**Given information**

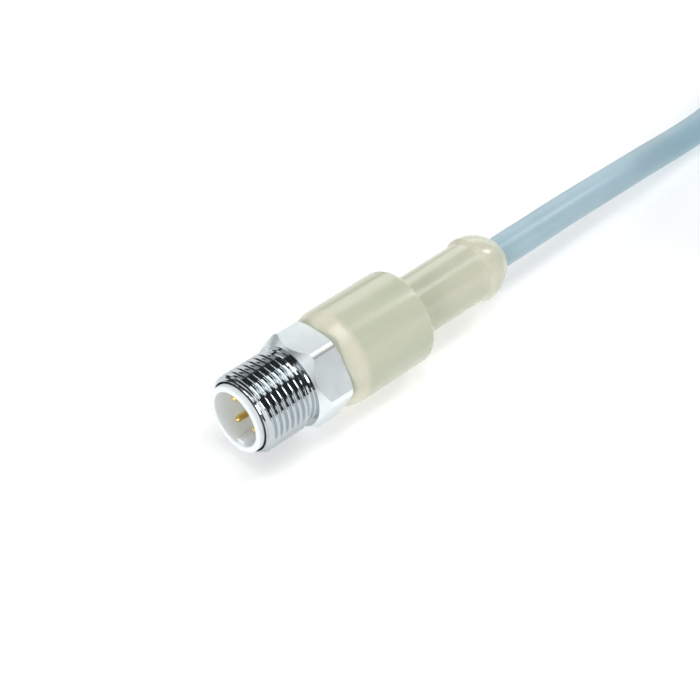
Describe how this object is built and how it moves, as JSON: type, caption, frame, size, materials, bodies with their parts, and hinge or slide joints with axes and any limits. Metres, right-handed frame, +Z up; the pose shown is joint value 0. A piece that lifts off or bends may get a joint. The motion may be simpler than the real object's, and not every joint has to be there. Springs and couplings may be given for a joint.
{
  "type": "moulded circular connector with cable",
  "caption": "Straight moulded plug with a free-turning threaded coupling screw, a keyed face with pin contacts and a round cable wound into a tied hank.",
  "frame": {"origin": "on the connector's axis, where the coupling thread reaches its full diameter, 1.52 mm behind the plastic shroud's front edge", "axes": "+X out of the mating face along the connector's axis, the cable leaves towards -X; +Z up as the assembly lies on a table"},
  "size_m": [0.189, 0.0479, 0.0293],
  "materials": {
    "nickel_screw": "nickel plated, bright on the thread and satin on the hexagon",
    "carrier_plastic": "moulded, fine matt",
    "gold_contact": "gold plated, bright",
    "bare_copper": "bare stranded copper",
    "body_plastic": "moulded, semi-gloss",
    "inner_plastic": "moulded, hidden",
    "sheath": "extruded, satin",
    "tie_nylon": "moulded, natural",
    "core_brown": "extruded, satin",
    "core_white": "extruded, satin",
    "core_blue": "extruded, satin",
    "core_black": "extruded, satin"
  },
  "bodies": {
    "connector": {"cable_hank": "sheath", "cable_run": "sheath", "cable_sheath_end": "sheath", "cable_tie_1": "tie_nylon", "cable_tie_2": "tie_nylon", "conductor_black": "bare_copper", "conductor_blue": "bare_copper", "conductor_brown": "bare_copper", "conductor_white": "bare_copper", "contact_carrier": "carrier_plastic", "contact_pin_1": "gold_contact", "contact_pin_2": "gold_contact", "contact_pin_3": "gold_contact", "contact_pin_4": "gold_contact", "core_black": "core_black", "core_blue": "core_blue", "core_brown": "core_brown", "core_white": "core_white", "free_conductor_black": "bare_copper", "free_conductor_blue": "bare_copper", "free_conductor_brown": "bare_copper", "free_conductor_white": "bare_copper", "free_core_black": "core_black", "free_core_blue": "core_blue", "free_core_brown": "core_brown", "free_core_white": "core_white", "inner_moulding": "inner_plastic", "moulded_body": "body_plastic"},
    "coupling": {"coupling_screw": "nickel_screw"}
  },
  "joints": [
    {"name": "coupling_spin", "type": "hinge", "parent": "connector", "child": "coupling", "pos_m": [-0.009, 0, 0], "axis": [1, 0, 0], "continuous": true}
  ]
}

**Directions for this task**
Extract all of the data shown above without alteration.

**Written solution**
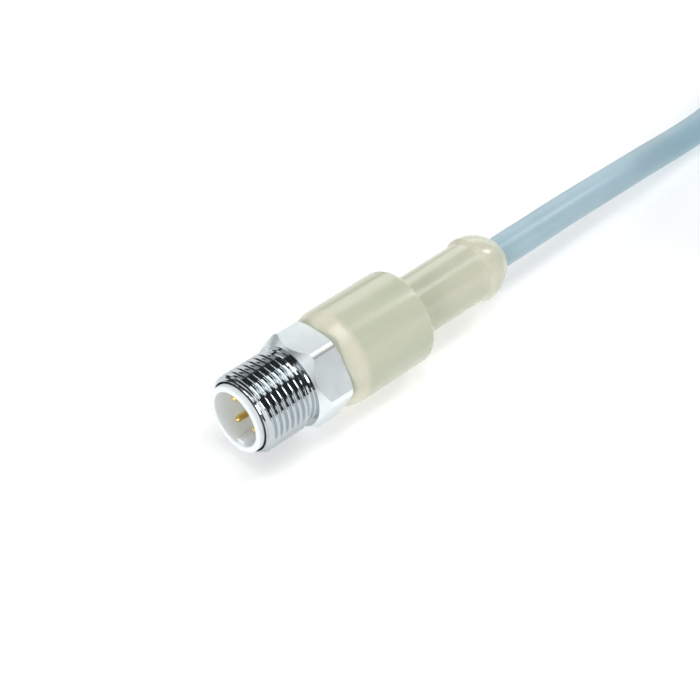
Describe how this object is built and how it moves, as JSON: type, caption, frame, size, materials, bodies with their parts, and hinge or slide joints with axes and any limits. Metres, right-handed frame, +Z up; the pose shown is joint value 0. A piece that lifts off or bends may get a joint. The motion may be simpler than the real object's, and not every joint has to be there. Springs and couplings may be given for a joint.
{
  "type": "moulded circular connector with cable",
  "caption": "Straight moulded plug with a free-turning threaded coupling screw, a keyed face with pin contacts and a round cable wound into a tied hank.",
  "frame": {"origin": "on the connector's axis, where the coupling thread reaches its full diameter, 1.52 mm behind the plastic shroud's front edge", "axes": "+X out of the mating face along the connector's axis, the cable leaves towards -X; +Z up as the assembly lies on a table"},
  "size_m": [0.189, 0.0479, 0.0293],
  "materials": {
    "nickel_screw": "nickel plated, bright on the thread and satin on the hexagon",
    "carrier_plastic": "moulded, fine matt",
    "gold_contact": "gold plated, bright",
    "bare_copper": "bare stranded copper",
    "body_plastic": "moulded, semi-gloss",
    "inner_plastic": "moulded, hidden",
    "sheath": "extruded, satin",
    "tie_nylon": "moulded, natural",
    "core_brown": "extruded, satin",
    "core_white": "extruded, satin",
    "core_blue": "extruded, satin",
    "core_black": "extruded, satin"
  },
  "bodies": {
    "connector": {"cable_hank": "sheath", "cable_run": "sheath", "cable_sheath_end": "sheath", "cable_tie_1": "tie_nylon", "cable_tie_2": "tie_nylon", "conductor_black": "bare_copper", "conductor_blue": "bare_copper", "conductor_brown": "bare_copper", "conductor_white": "bare_copper", "contact_carrier": "carrier_plastic", "contact_pin_1": "gold_contact", "contact_pin_2": "gold_contact", "contact_pin_3": "gold_contact", "contact_pin_4": "gold_contact", "core_black": "core_black", "core_blue": "core_blue", "core_brown": "core_brown", "core_white": "core_white", "free_conductor_black": "bare_copper", "free_conductor_blue": "bare_copper", "free_conductor_brown": "bare_copper", "free_conductor_white": "bare_copper", "free_core_black": "core_black", "free_core_blue": "core_blue", "free_core_brown": "core_brown", "free_core_white": "core_white", "inner_moulding": "inner_plastic", "moulded_body": "body_plastic"},
    "coupling": {"coupling_screw": "nickel_screw"}
  },
  "joints": [
    {"name": "coupling_spin", "type": "hinge", "parent": "connector", "child": "coupling", "pos_m": [-0.009, 0, 0], "axis": [1, 0, 0], "continuous": true}
  ]
}